California corrections officials are poised to drop the arrest warrants of thousands of parole violators, reported the Los Angeles Times. The Department of Corrections and Rehabilitation intends to begin a massive review next week of more than 9,200 outstanding warrants, starting with individuals who were convicted of nonviolent crimes and absconded from supervision.
The mass purge is an attempt to ease the burden on counties in July, when the state hands off responsibility for parole revocations to local courts, said agency spokesman Jeffrey Callison. Weeding out cases that are years old, or of parolees nobody is looking for, will make it easier to focus on those who pose a threat, he said.
It will not, Callison said, "allow some paroles to 'get off the hook.' "
"I have been told that discharging people is not the point of the exercise," he told the Times.
Which is exactly the claim of some victims' advocates who are infuriated by the state's so-called warrant review project.
When inmates are released from state prison, they are required to report to a parole officer. When a felon does not appear, or disappears later, an arrest warrant is issued. With low-level offenders now serving time in county jails, the state's parole population is shrinking dramatically because those released from jail go to county probation, not state parole.
But the same law that shifted responsibility for low-level offenders also requires county courts to take over most revocation hearings for parole violators. The warrant review will remove many of those potential cases.

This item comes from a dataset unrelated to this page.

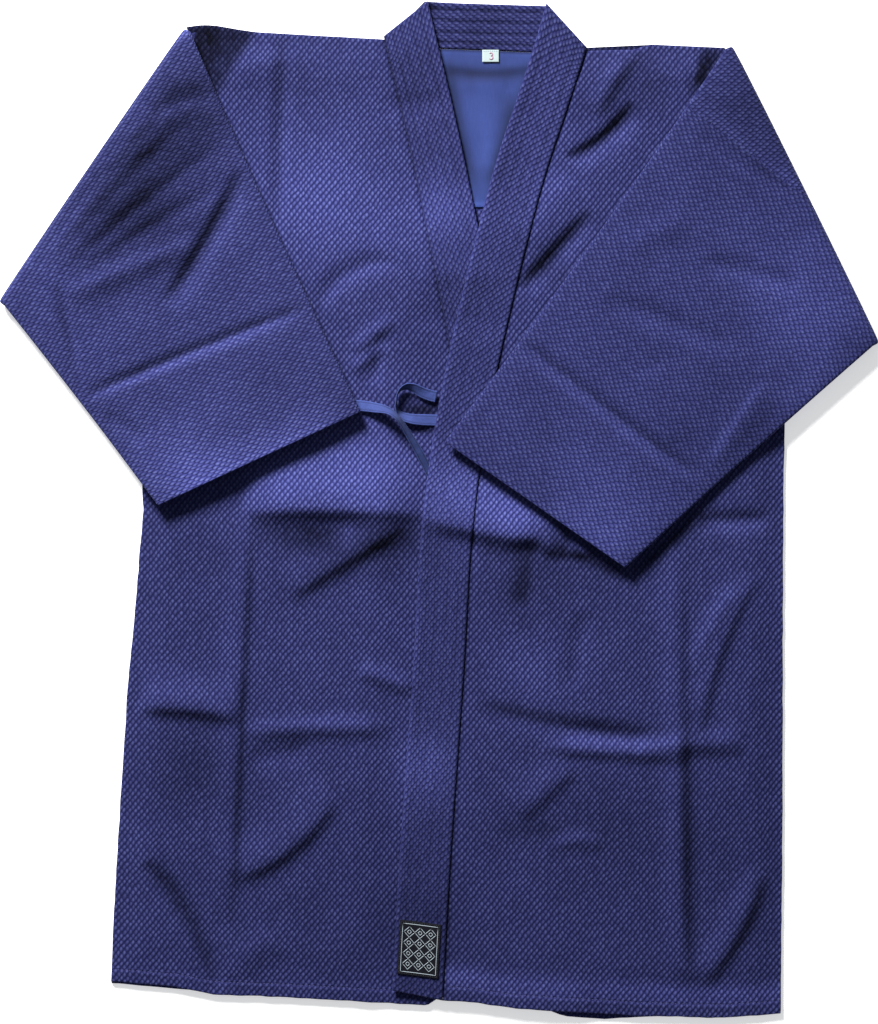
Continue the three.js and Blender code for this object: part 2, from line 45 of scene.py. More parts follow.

According to the Times, the plan calls for parole agents to review about 7,000 warrants against low-level offenders to determine if those parolees have violent offenses or multiple felonies, belong to gangs or committed new crimes. Agents will then decide whether to drop the warrant and release the felon from parole.
Once that review is completed, the agency may undertake a similar study of outstanding warrants against missing parolees who committed serious or violent offenses, indicating that they too might be released from state supervision.